With a prospect of avoiding the foreclosure and subordinating the claim to that of general unsecured creditors, the court finds that the $20,000 settlement is below the range of reasonableness. The motion must therefore be denied. The risks to Ballister, including its costs of litigation, and the potential recovery for the estate, even if it ultimately does not benefit unsecured creditors, compels a higher settlement amount to be within the range of reasonableness.

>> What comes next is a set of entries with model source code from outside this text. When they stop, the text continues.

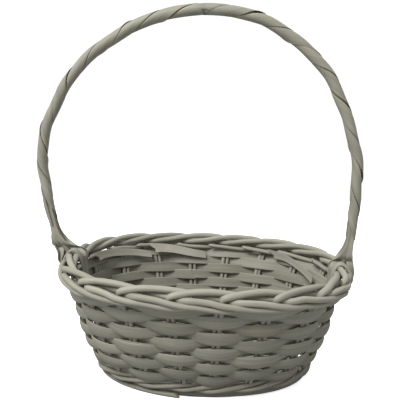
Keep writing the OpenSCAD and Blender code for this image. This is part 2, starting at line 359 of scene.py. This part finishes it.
def wash_group():
    """Thin grey paint over willow: fibres show through it, it is worn off in patches and on cut ends; the
    bare colour also paints a highlight along one skein edge.
    """
    group, given, result = node_group(
        "grey_wash",
        [("Fine", "Float"), ("Broad", "Float"), ("Patches", "Float"), ("Tone", "Float"), ("Cut", "Float"),
         ("Paint", "Color"), ("Shade", "Color"), ("Bare", "Color"), ("Wear", "Float")],
        [("Color", "Color"), ("Roughness", "Float"), ("Height", "Float")])
    ask = given.outputs
    streaks = maths(group, "ADD", maths(group, "MULTIPLY", ask["Fine"], 1.3),
                    maths(group, "MULTIPLY", ask["Broad"], 1.1))
    streaks = maths(group, "ADD", maths(group, "ADD", streaks, ask["Tone"]), -1.2, clamp=True)
    washed = mixed(group, streaks, ask["Shade"], ask["Paint"])
    worn = maths(group, "MULTIPLY", maths(group, "SUBTRACT", ask["Patches"], 0.60), 9, clamp=True)
    worn = maths(group, "MULTIPLY", worn, ask["Wear"])
    fresh = maths(group, "MULTIPLY", ask["Cut"], 0.75)
    bared = maths(group, "MAXIMUM", worn, fresh, clamp=True)
    group.links.new(mixed(group, bared, washed, ask["Bare"]), result.inputs["Color"])
    rough = maths(group, "ADD", maths(group, "MULTIPLY", ask["Fine"], 0.3), 0.42)
    group.links.new(rough, result.inputs["Roughness"])
    group.links.new(maths(group, "ADD", maths(group, "MULTIPLY", ask["Fine"], 0.6),
                          maths(group, "MULTIPLY", ask["Broad"], 0.6)), result.inputs["Height"])
    return group


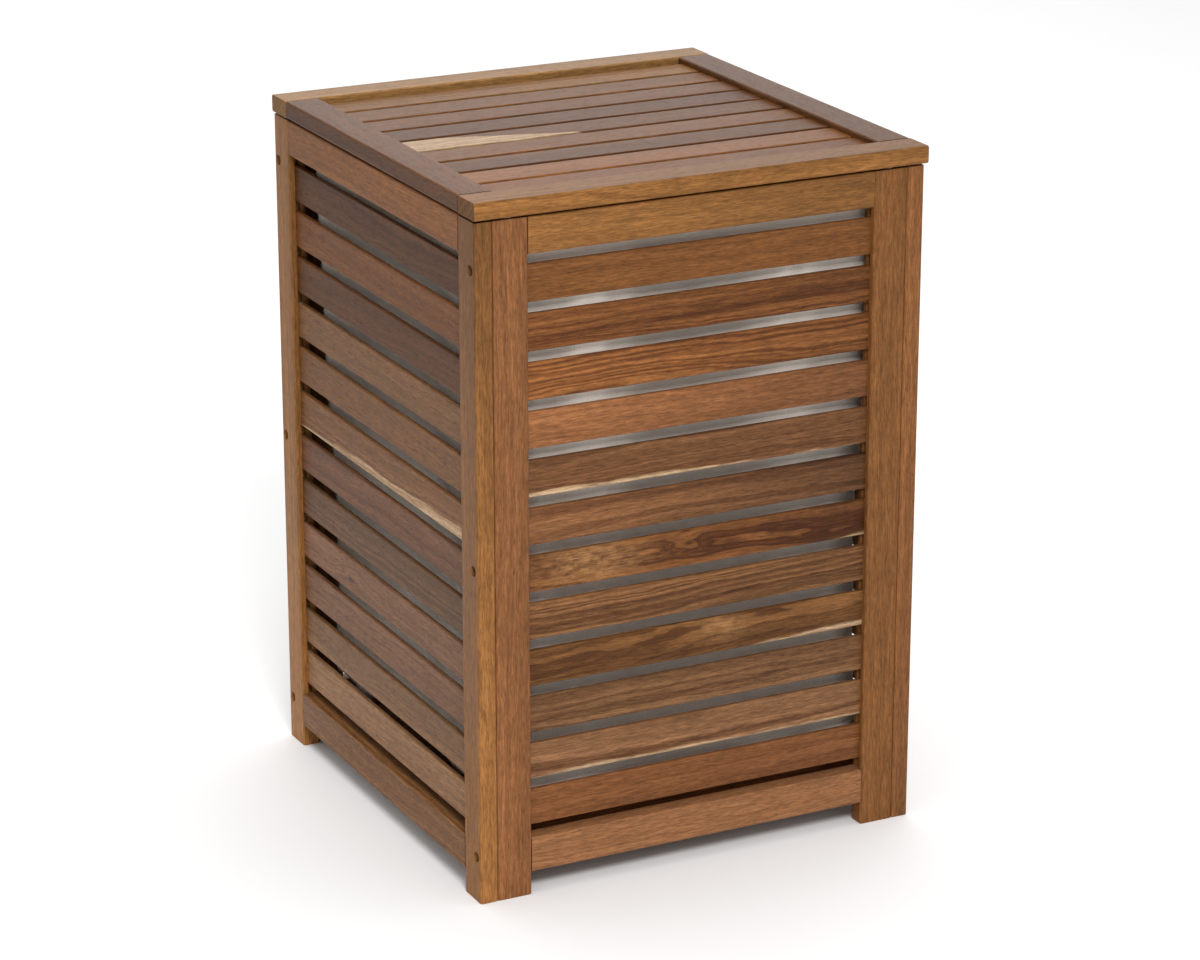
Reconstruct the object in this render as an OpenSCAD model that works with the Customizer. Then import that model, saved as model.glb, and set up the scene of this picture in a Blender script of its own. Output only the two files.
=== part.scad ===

Ballister should consider a settlement for a greater amount considering the risks as analyzed by the court. The court observes that a settlement for a somewhat greater amount, an amount bringing the settlement into a range of reasonableness, would be advisable. The objecting creditors must recognize that litigation is pointless if it will not significantly increase their dividend. Ballister must recognize, on the other hand, that the prospect of a reduced recovery and a potential dispute with the DOD, augurs an increased settlement amount. With the prospect that the litigation ultimately could have an impact on the distributions to unsecured creditors and considering the delay, expenses and uncertainty, the trustee and Ballister, with the involvement of the objecting creditors, would be well advised to renew the settlement discussions.
Based on the foregoing,
IT IS ORDERED that the motion of Diane G. Reed, the Chapter 7 trustee of the bankruptcy estate of Imperial Tooling and Manufacturing, Inc., to approve a settlement agreement with Ballister Group, Inc., is DENIED without prejudice to the prosecution of an amended settlement motion.